The Railway That Built a Nation#
In the 1850s, Sweden was a peripheral European economy of farms and forests. The decision to build a national railway network was not merely a transportation project; it was a societal bet. It required massive capital, forcing the modernization of the country’s financial system. It demanded vast quantities of steel, catalyzing the domestic mining industry. It connected remote timber and ore deposits to ports, unlocking export wealth. The railway did not just move goods; it acted as the spine of a new national economic body.
The Thesis of Synergistic Clusters#
Transformative progress rarely comes from a single invention. It emerges from “development blocks”—tightly linked clusters of technologies, industries, and institutions that reinforce each other’s growth. A crisis often acts as the trigger, clearing obstacles and aligning resources to assemble these blocks. Once established, they create virtuous cycles of investment, knowledge, and capability that define economic epochs for decades.
The Mechanism of the Development Block#
Economist Erik Dahmén coined the term to describe how complementary innovations coalesce. The block’s power lies in its network effects. The rise of the automobile (1900s) wasn’t just about the internal combustion engine. It required paved roads (civil engineering), rubber tires (chemical industry), petroleum refining (petrochemicals), and installment credit (consumer finance). Growth in one sector pulled the others forward. This interdependence explains why technological revolutions are so powerful and so difficult for isolated economies to replicate.
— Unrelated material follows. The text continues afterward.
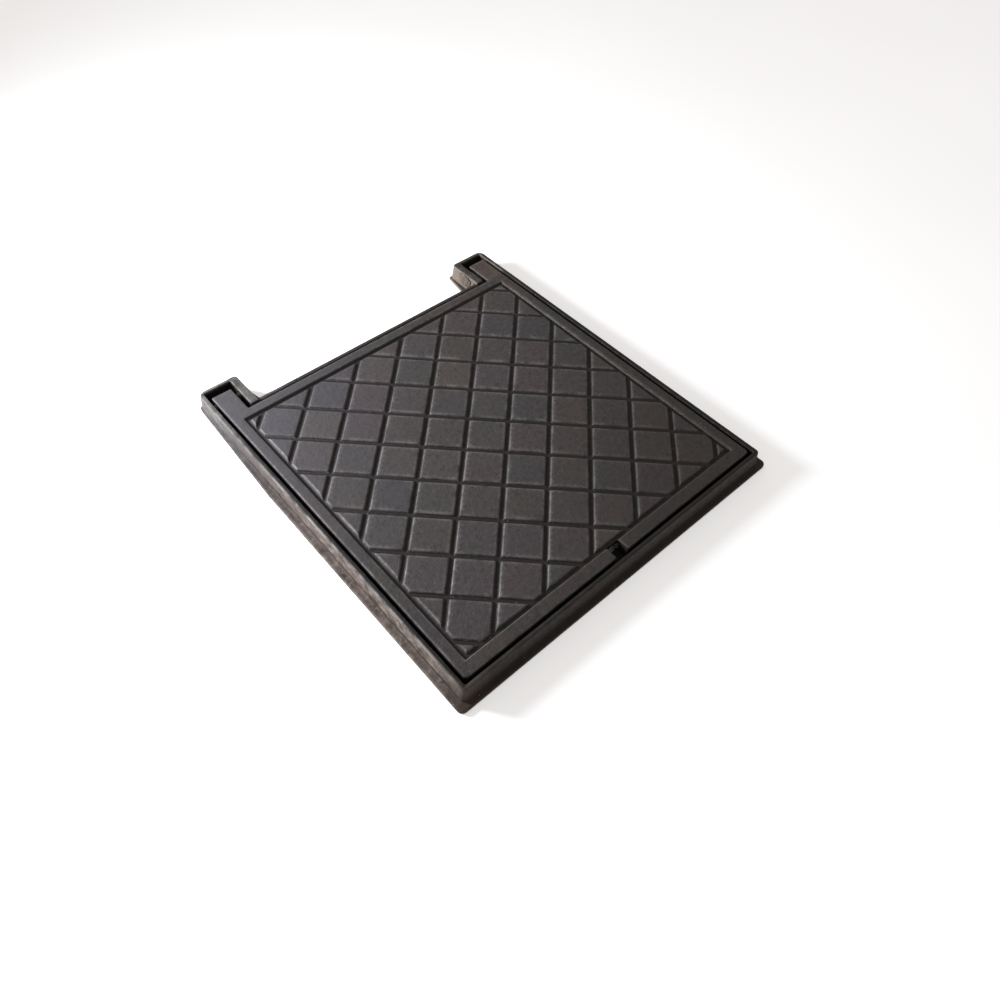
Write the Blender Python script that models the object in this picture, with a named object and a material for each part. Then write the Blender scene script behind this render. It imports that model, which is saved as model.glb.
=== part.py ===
"""Square hinged manhole cover: a cast-iron lid with a diagonal anti-slip tread, in a cast-iron frame.

X runs across the cover, +Y points to the hinge side and +Z up. Z = 0 is the bedding face of the frame,
and the origin lies at the middle of the cover's footprint, ears included.
"""

import math

import bmesh
import bpy
from mathutils import Matrix, Vector

MM = 0.001

# Lid
LID_SIDE = 383.0 * MM
LID_CORNER_R = 4.0 * MM
PLATE_T = 8.0 * MM
SKIRT_W = 9.0 * MM
RIB_W = 7.0 * MM
RIB_DROP = 3.0 * MM
CELLS = 3
CELL_DRAFT = 1.5 * MM

# Tread: square studs on their corners, inside one plain border strip
STUD_PITCH = 43.3 * MM
STUD_ROOT = 0.5 * MM
GROOVE_W = 5.0 * MM
GROOVE_DEPTH = 2.5 * MM
GROOVE_DRAFT = 0.6 * MM
BORDER_W = 11.2 * MM
FRONT_EXTRA = 2.0 * MM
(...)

The Crucible of Crisis as Catalyst#
Crisis provides the intense pressure needed to fuse these disparate elements. As explored in Part 1, WWI’s fuel shortages made Swedish electrification not just attractive but essential, sparking its development block. Similarly, the 1970s oil shocks, coupled with stagflation, shattered faith in post-war Keynesian consensus. This crisis of legitimacy created an opening for the “electronics block”—microprocessors, telecommunications, and financial software. This new cluster inherently favored decentralized, globalized, and market-driven models, directly enabling the neoliberal policy revolution of the 1980s.
The Cascade of Absorptive Capacity#
The ultimate legacy of a development block is a society’s enhanced “absorptive capacity”—its ability to identify, assimilate, and apply new knowledge. Proximity is key. Silicon Valley is not a list of companies but a dense network of engineers, venture capitalists, and university labs where failure is shared data and talent circulates rapidly. This ecosystem, born from the defense spending crises of the Cold War, now defines global tech innovation. Path dependency ensures progress builds on itself; each breakthrough (the transistor, the integrated circuit, the internet protocol) creates the platform for the next.
Synthesis: Forging the Next Block#
History’s greatest crises have been followed by its greatest leaps—not in spite of the destruction, but because of it. The “shock doctrine of progress” reveals that resilience is not about bouncing back, but bouncing forward into a new, more complex state of organization. Today’s intersecting crises—climate change, geopolitical fragmentation, AI disruption—are applying similar pressures. They are dismantling old blocks (like fossil-fuel-based energy systems) and creating the desperate necessity for new ones (in renewables, grid storage, and carbon capture). The question is not whether a new development block will form, but which societies will possess the absorptive capacity to build it first.